Rue des Petites Ecuries, on se réincarne en Inde
La devanture ne paie pas de mine, on ne peut imaginer ce qui se cache dans ses sous-sols. Nous sommes chez Dharma, centre culturel de la communauté indienne et mauricienne. Avant de nous glisser dans l’escalier qui mène au temple, nous nous arrêtons devant le dieu Ghanesh. «Le premier que nous vénérons, explique une responsable des lieux, c’est le gardien de la maison, il supprime les obstacles», puis Hanuman, «qui incarne la dévotion et la force». Dans la pièce étroite qui fait office de temple, de nombreux dieux et déesses (dont Sarasvati, déesse des artistes) se voient offrir notamment des fruits «qui sont redistribués aux plus nécessiteux», précise notre hôtesse. «En Inde, on naît avec son thème astrologique, dit-elle, on sait à l’avance les périodes difficiles, notamment celles apportées par Saturne qui incarne la souffrance.» Cela tombe bien, le brahmane est astrologue, il peut étudier votre thème astral à partir de votre date de naissance. «Dans l’hindouisme, on croit en la réincarnation, on est donc là pour améliorer notre âme.»
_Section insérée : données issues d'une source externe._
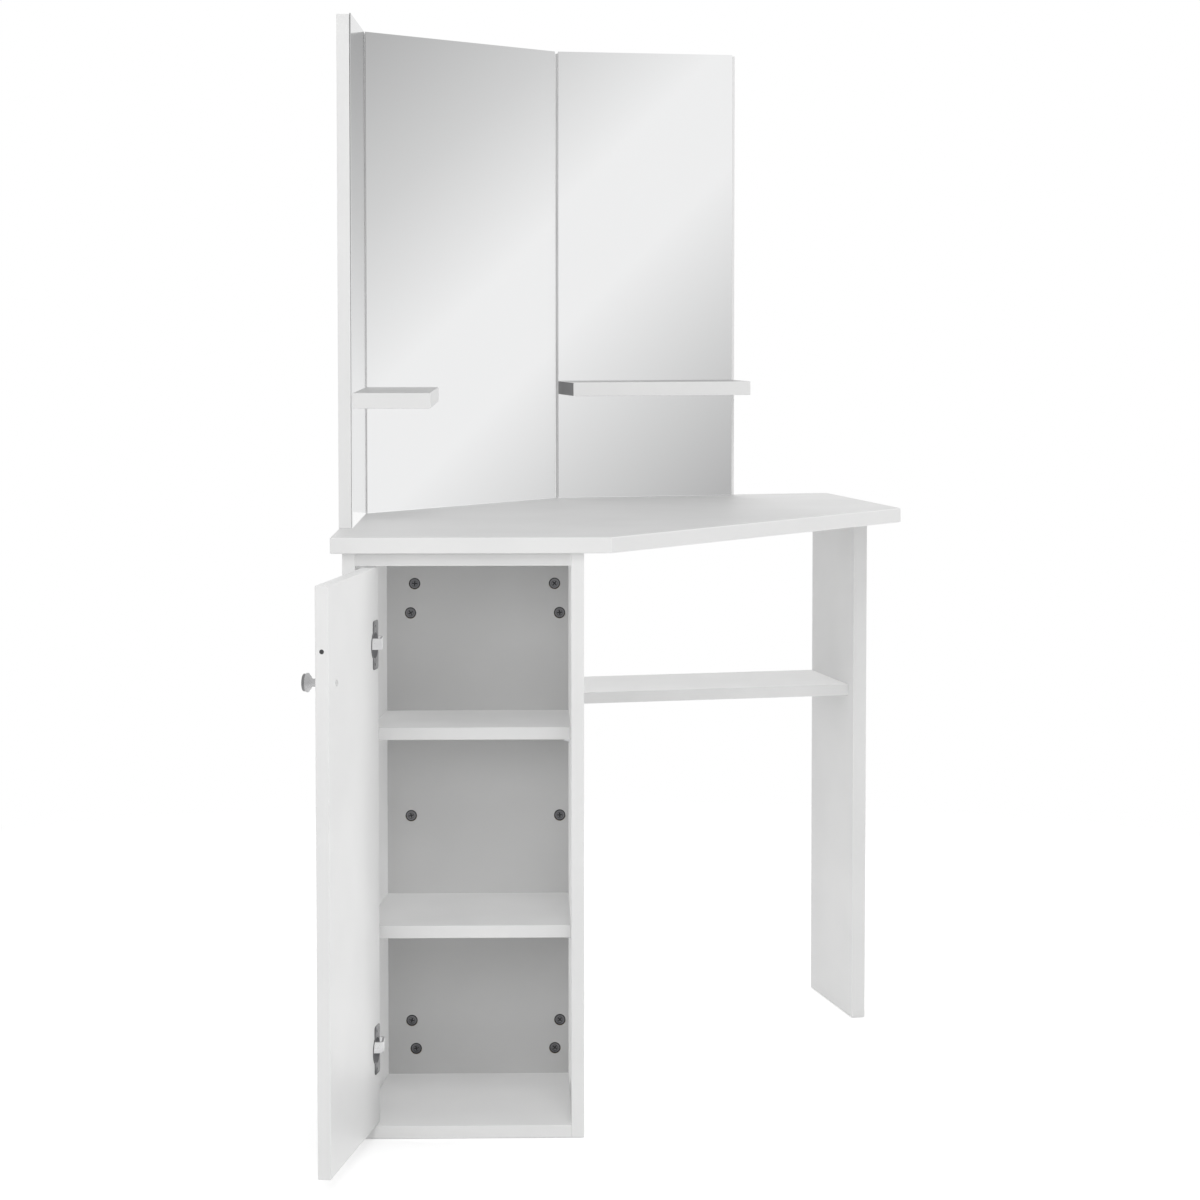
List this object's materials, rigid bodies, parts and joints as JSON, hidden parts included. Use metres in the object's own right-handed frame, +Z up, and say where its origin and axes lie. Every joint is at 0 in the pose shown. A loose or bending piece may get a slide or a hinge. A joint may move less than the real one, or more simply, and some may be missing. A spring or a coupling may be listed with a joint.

Rue Martel, entre fous et graffitis
Le 4 de cette rue autrefois occupée par les ateliers de verrerie et de faïence a abrité le siège du journal économique les Echos et compté parmi ses habitants l’écrivain argentin Julio Cortázar. Après avoir traversé une cave couverte de graffitis, on débouche sur une galerie d’art, Wallworks. Claude, un ancien producteur de cinéma, l’a ouverte après avoir produit un film de Jacques Baratier dont le tournage se déroulait dans une abbaye du XIIIe siècle devenu hôpital psychiatrique, dans l’Aine. «A la fin, on m’a demandé de rester, ça faisait du bien aux patients. J’ai ouvert un centre culturel dans l’hôpital. En 2009, pour une expo au Grand Palais, on a fait venir des graffeurs de l’hôpital. On a voulu les exposer dans des galeries, elles ont toutes refusé. Alors j’ai décidé d’ouvrir ce lieu dans ce sous-sol, un ancien atelier de confection géré par des Chinois.» Le mini projecteur ressort du sac de Bénédicte et le visage de Cortázar s’affiche sur le mur. «Marcher dans Paris signifie avancer vers moi», dit-il.
Rue de Paradis, avec les juifs persécutés pendant la guerre
«Un jour, je suis entrée ici et j’ai vu ces vieux linotypes en sous-sol datant de 1889, qui imprimaient des journaux pendant la Seconde Guerre mondiale.» Sans le savoir, Bénédicte venait de découvrir le siège de l’Union des juifs pour la résistance et l’entraide (UJRE) un lieu de militants juifs laïcs où on a longtemps imprimé en yiddish le journal la Presse nouvelle. «Là, on a fait de la résistance puis, la guerre finie, on a créé des foyers pour les orphelins, puis des colonies de vacances et des patronages où les enfants étaient élevés dans le militantisme et la laïcité», explique Suzon Pikorki, présidente de l’association des amis de la Commission centrale de l’enfance qui gérait ces activités. Je suis arrivée dans les patronages à l’âge de 4 ans. J’y suis restée comme monitrice, lingère, puis membre de la direction collégiale. Et mes enfants sont allés à leur tour dans les colonies de la CCE.» L’homme de théâtre David Lescot a fait de sa propre expérience un spectacle, la Commission centrale de l’enfance, pour lequel il a obtenu un Molière en 2009. Le 14, rue de Paradis devait être démoli, les associations se sont battues pour garder ce lieu qui va devenir en 2018 un musée virtuel pour perpétuer la mémoire de ces juifs qui ont pris des risques inouïs pendant les années noires.
Moralité, dans chaque lieu, même insignifiant, se cache une histoire et quelqu’un prêt à la raconter. Ce n’est pas un hasard si notre circuit se termine à la médiathèque Françoise-Sagan, ouverte il y a deux ans dans un magnifique bâtiment construit par Balard au XIXe siècle et qui fut léproserie puis prison-hôpital pour femmes. Média. Transmission. Nous y sommes.